FINDINGS: A total of 413 athletes (mean [SD] age, 35.5 [14] years; 38%
female; mean [SD] peak Vo2, 46.0 [10.2] mL/kg/min, 127% [27%] predicted)
met the inclusion criteria. The DELTASBP correlated with unadjusted
DELTAVo2 (cycle: R2 = 0.18, treadmill: R2 = 0.12; P < 0.0001). Female
athletes had lower mean (SD) peak SBP (cycle: 161 [15] vs 186 [24] mm Hg;
treadmill: 165 [17] vs 180 [20] mm Hg; P < 0.05) than male athletes.
Despite lower peak SBP, mean (SD) DELTASBP relative to unadjusted DELTAVo2
was higher in female than male athletes (cycle: 25.6 [7.2] vs 21.1 [7.3]
mm Hg/L/min; treadmill: 21.6 [7.2] vs 17.0 [6.2] mm Hg/L/min; P < 0.05).
When Vo2 was adjusted for body size and converted to METs, female and male
athletes had similar mean (SD) DELTASBP /DELTAMET (cycle: 6.0 [2.1] vs 5.8
[2.0] mm Hg/mL/kg/min; treadmill: 4.7 [1.8] vs 4.8 [1.7] mm Hg/mL/kg/min).

IMPLICATIONS: In this cohort of athletes without known cardiopulmonary
disease, observed sex-based differences in peak exercise SBP were in part
related to the differences in DELTAVo2 between male and female athletes.

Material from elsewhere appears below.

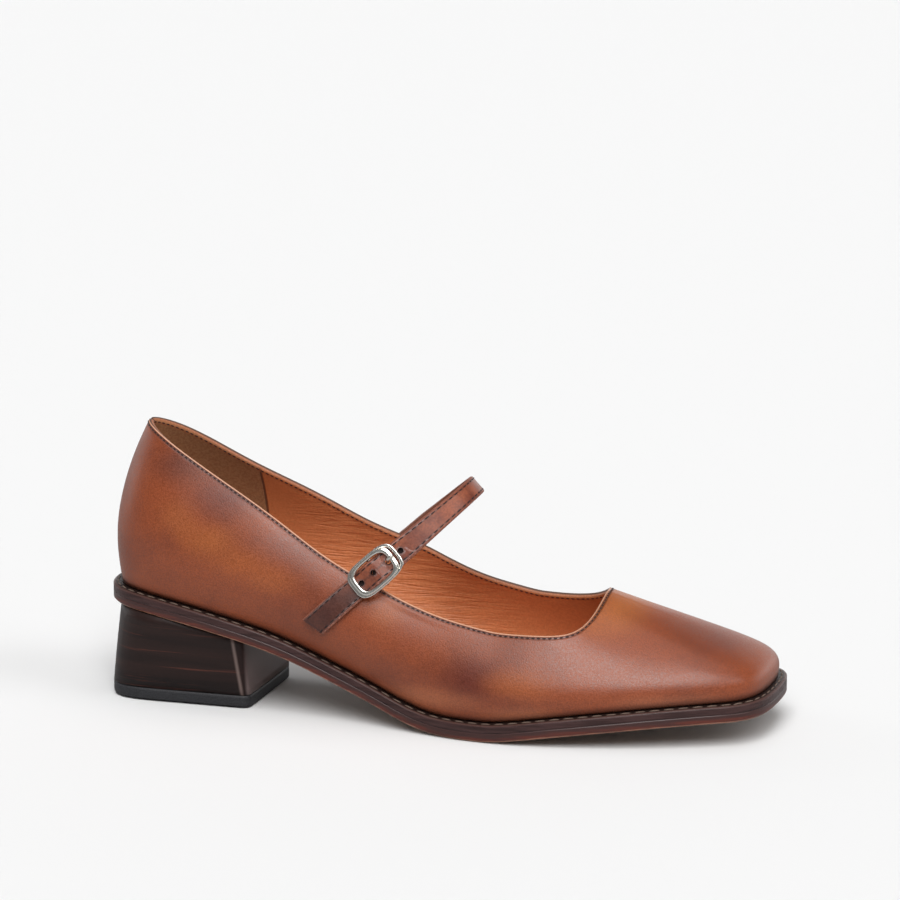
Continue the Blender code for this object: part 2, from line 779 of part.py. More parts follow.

Despite lower peak SBP, DELTASBP/unadjusted DELTAVo2 was paradoxically
higher in female athletes. Future work should define whether this finding
reflects sex-based differences in the peripheral vascular response to
exercise. In this athletic cohort, DELTASBP/DELTAMET was similar between
sexes and much lower than the ratio that has been proposed by guidelines
to define a normal SBP response. Our observed DELTASBP/DELTAMET, based on
measured rather than estimated METs, provides a clinically useful estimate
for normal peak SBP range in athletes.